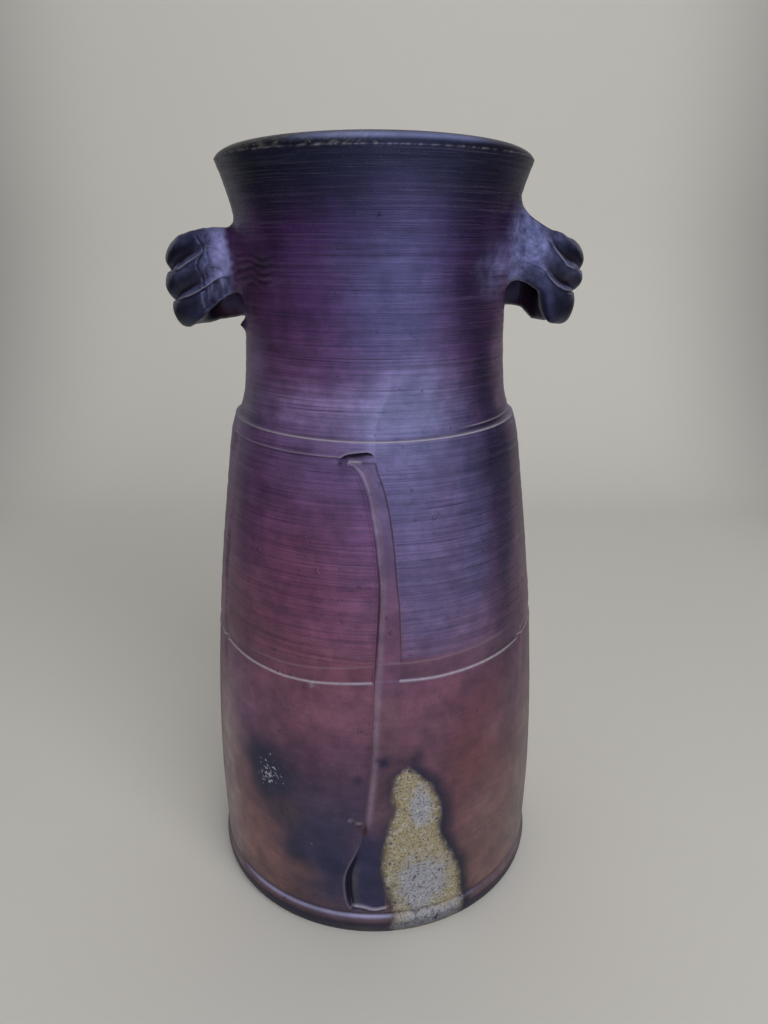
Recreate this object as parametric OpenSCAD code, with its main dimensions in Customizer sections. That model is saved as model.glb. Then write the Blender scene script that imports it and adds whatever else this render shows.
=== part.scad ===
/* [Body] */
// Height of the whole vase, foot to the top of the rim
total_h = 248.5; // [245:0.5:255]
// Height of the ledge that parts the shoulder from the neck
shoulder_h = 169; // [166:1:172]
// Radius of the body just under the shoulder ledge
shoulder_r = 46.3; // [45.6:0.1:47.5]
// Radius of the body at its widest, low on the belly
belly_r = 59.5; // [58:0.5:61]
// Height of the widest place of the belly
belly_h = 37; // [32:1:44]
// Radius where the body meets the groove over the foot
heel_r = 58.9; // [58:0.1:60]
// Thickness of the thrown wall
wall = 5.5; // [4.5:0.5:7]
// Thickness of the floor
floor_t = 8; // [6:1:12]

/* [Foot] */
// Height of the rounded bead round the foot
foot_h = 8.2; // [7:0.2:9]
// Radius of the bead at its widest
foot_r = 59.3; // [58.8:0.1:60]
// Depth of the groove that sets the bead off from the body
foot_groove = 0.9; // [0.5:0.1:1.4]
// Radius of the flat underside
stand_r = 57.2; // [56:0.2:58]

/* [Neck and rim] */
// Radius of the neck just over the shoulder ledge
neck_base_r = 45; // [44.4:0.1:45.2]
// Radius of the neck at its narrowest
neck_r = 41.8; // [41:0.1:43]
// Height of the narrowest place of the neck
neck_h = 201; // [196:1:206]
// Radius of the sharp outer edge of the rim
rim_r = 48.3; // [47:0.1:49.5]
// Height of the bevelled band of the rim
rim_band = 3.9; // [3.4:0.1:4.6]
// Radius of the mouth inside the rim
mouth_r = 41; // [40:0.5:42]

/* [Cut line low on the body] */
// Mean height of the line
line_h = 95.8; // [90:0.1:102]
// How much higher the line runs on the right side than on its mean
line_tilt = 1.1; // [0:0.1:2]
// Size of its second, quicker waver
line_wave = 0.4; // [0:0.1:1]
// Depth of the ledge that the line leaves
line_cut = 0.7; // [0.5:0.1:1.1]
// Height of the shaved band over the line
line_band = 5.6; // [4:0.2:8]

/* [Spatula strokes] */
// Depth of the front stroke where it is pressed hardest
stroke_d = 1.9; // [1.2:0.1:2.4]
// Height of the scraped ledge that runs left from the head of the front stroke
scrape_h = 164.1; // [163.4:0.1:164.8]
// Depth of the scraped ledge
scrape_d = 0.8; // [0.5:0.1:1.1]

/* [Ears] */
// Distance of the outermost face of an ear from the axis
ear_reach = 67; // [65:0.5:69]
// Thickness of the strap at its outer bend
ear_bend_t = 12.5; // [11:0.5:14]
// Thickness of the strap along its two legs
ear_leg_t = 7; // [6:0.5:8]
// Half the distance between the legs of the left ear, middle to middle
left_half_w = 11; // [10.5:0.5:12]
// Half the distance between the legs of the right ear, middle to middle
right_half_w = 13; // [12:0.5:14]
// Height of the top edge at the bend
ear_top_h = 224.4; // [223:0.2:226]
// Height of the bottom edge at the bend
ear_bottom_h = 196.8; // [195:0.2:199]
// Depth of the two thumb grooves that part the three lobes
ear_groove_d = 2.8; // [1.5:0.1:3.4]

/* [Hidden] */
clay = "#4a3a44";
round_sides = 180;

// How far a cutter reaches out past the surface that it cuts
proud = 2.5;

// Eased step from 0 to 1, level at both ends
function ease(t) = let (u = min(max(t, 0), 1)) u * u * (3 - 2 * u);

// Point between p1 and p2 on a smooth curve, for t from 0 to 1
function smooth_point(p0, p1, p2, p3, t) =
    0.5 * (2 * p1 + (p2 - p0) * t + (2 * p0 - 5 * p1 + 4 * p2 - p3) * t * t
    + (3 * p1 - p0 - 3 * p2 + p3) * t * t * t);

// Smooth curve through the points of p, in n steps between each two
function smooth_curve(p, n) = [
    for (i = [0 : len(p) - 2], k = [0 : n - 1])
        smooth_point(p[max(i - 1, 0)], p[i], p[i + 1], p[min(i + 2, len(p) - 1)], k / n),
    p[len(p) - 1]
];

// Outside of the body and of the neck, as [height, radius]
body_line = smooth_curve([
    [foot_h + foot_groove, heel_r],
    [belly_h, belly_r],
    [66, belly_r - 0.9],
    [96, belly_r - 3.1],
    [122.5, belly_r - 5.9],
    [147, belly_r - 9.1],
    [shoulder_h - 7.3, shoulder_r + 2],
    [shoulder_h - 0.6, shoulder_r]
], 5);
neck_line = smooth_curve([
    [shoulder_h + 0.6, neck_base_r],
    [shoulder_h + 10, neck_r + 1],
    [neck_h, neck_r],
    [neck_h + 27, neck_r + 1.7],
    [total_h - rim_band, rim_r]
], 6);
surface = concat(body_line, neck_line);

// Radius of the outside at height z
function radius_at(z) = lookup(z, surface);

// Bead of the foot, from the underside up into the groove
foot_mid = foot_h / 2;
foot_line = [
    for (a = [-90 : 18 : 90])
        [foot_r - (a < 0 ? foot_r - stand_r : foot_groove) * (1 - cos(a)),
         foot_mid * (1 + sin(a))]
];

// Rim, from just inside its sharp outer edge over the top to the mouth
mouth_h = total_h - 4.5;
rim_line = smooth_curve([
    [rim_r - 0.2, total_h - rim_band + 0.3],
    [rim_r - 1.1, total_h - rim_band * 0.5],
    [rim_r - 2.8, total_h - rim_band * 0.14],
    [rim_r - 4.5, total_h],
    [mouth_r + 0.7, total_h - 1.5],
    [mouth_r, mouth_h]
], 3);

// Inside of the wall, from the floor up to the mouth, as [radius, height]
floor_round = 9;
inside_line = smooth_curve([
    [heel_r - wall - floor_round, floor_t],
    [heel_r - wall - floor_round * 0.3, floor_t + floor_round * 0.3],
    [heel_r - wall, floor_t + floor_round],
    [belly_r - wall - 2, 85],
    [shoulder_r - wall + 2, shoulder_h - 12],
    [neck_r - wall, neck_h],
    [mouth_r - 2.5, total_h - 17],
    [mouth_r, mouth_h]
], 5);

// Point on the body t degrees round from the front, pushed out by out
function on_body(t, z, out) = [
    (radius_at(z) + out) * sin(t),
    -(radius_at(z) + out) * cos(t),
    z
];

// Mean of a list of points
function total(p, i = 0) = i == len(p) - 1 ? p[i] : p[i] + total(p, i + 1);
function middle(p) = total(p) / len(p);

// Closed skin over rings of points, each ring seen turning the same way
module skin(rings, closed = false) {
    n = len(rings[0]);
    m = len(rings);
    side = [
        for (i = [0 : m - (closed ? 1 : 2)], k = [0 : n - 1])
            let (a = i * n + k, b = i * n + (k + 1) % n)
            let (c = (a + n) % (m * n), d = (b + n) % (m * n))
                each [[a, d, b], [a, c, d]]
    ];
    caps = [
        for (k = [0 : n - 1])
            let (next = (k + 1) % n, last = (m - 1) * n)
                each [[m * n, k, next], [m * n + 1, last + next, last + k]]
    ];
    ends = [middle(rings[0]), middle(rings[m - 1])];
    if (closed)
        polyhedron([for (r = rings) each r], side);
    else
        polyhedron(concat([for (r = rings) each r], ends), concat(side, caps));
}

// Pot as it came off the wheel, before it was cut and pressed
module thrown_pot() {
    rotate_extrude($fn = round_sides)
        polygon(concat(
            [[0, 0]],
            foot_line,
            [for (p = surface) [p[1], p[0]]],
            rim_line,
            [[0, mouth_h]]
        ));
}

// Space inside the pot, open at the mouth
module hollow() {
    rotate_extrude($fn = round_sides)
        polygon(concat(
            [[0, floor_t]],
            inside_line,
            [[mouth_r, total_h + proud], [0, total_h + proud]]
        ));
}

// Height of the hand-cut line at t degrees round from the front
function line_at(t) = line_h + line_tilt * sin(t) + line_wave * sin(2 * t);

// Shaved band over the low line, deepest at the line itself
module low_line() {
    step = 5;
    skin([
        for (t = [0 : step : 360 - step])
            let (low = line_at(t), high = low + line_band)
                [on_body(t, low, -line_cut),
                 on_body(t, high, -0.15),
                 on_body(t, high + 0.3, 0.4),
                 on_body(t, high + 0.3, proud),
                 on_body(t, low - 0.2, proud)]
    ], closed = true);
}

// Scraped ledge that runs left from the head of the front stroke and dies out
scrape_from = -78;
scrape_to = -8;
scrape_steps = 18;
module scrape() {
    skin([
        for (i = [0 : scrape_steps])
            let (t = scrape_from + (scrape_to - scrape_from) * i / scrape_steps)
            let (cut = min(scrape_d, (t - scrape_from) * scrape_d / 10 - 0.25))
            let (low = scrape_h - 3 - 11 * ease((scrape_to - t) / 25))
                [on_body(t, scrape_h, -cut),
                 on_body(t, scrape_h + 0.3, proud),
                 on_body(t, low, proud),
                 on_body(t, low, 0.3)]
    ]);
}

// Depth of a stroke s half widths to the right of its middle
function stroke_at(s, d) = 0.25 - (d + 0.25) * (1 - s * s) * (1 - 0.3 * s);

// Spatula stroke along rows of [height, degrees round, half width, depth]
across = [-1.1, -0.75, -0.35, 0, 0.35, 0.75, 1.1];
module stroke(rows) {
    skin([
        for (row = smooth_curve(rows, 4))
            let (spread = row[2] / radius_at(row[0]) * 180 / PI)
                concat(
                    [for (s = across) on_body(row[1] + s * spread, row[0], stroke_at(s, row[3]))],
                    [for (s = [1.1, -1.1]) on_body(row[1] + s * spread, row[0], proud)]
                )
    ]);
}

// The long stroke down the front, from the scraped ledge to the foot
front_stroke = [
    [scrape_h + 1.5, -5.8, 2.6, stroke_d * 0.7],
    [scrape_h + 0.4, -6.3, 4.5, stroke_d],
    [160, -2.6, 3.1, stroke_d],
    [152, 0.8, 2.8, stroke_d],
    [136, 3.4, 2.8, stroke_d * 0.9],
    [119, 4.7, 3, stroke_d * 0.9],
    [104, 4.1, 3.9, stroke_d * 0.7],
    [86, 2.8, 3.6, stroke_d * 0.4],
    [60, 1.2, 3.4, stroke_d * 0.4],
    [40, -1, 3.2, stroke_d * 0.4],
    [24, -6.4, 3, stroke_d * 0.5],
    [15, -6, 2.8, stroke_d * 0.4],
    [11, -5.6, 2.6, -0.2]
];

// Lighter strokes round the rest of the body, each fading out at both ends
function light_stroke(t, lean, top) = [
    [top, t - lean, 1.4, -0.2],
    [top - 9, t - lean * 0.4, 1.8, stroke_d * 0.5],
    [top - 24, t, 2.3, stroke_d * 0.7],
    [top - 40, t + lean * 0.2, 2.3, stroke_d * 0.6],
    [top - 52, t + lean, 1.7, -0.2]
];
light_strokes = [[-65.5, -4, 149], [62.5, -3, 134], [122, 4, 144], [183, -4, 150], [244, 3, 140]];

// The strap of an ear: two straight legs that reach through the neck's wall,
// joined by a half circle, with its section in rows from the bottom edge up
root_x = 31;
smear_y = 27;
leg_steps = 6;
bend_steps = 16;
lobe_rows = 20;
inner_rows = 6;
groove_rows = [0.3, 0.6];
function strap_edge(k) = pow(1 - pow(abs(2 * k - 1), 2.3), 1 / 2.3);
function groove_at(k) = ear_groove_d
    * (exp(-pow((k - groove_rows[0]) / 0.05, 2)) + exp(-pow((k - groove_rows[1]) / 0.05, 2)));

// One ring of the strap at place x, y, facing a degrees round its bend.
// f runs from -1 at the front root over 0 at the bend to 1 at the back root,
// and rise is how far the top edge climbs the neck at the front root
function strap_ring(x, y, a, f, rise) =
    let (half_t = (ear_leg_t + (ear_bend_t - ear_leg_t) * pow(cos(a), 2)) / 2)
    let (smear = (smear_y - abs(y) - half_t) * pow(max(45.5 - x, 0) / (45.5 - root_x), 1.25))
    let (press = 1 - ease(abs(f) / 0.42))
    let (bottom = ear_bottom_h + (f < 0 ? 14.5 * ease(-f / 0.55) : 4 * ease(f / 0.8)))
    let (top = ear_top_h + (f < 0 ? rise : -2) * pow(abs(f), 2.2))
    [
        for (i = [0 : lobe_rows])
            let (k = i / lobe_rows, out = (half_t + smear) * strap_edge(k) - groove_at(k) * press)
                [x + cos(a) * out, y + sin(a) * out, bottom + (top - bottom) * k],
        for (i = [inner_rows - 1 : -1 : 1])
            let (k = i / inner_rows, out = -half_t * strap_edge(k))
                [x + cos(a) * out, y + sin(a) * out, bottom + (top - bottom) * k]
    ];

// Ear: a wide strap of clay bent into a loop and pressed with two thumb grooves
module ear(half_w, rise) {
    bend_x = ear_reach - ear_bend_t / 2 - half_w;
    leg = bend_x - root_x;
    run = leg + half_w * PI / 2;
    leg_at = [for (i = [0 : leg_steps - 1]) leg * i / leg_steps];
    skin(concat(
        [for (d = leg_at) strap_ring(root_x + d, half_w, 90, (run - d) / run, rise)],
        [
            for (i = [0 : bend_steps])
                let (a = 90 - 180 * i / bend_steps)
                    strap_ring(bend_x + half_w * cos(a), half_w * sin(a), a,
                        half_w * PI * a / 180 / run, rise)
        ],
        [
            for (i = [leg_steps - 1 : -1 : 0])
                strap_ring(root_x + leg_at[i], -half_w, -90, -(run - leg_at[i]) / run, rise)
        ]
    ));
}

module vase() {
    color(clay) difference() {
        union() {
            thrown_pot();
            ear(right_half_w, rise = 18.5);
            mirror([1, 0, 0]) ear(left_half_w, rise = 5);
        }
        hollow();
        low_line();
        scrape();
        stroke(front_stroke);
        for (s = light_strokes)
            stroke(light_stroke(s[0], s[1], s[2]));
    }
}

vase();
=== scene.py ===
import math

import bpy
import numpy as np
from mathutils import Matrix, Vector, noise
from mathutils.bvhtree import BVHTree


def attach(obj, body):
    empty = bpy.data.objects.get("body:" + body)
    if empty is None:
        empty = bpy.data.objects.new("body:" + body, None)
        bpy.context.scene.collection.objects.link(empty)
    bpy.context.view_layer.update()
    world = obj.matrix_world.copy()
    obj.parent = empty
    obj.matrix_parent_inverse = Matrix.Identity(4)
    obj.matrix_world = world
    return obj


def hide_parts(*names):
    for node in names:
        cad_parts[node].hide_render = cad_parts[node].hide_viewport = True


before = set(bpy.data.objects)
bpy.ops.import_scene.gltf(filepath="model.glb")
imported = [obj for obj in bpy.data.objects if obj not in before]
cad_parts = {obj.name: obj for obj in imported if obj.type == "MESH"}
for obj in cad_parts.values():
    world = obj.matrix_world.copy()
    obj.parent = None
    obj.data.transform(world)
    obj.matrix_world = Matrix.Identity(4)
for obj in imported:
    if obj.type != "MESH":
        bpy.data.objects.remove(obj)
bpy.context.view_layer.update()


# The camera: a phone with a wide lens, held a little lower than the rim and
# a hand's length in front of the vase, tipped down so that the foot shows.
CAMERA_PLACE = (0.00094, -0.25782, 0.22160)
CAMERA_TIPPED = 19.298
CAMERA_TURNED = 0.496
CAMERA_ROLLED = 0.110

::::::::

▶ _Instruction_
Repeat, unchanged, every line from the one that contains "stroke(front_stroke);" to the one that contains "obj.data.transform(world)", including both, and no other line.

▶ _Result_
        stroke(front_stroke);
        for (s = light_strokes)
            stroke(light_stroke(s[0], s[1], s[2]));
    }
}

vase();
=== scene.py ===
import math

import bpy
import numpy as np
from mathutils import Matrix, Vector, noise
from mathutils.bvhtree import BVHTree


def attach(obj, body):
    empty = bpy.data.objects.get("body:" + body)
    if empty is None:
        empty = bpy.data.objects.new("body:" + body, None)
        bpy.context.scene.collection.objects.link(empty)
    bpy.context.view_layer.update()
    world = obj.matrix_world.copy()
    obj.parent = empty
    obj.matrix_parent_inverse = Matrix.Identity(4)
    obj.matrix_world = world
    return obj


def hide_parts(*names):
    for node in names:
        cad_parts[node].hide_render = cad_parts[node].hide_viewport = True


before = set(bpy.data.objects)
bpy.ops.import_scene.gltf(filepath="model.glb")
imported = [obj for obj in bpy.data.objects if obj not in before]
cad_parts = {obj.name: obj for obj in imported if obj.type == "MESH"}
for obj in cad_parts.values():
    world = obj.matrix_world.copy()
    obj.parent = None
    obj.data.transform(world)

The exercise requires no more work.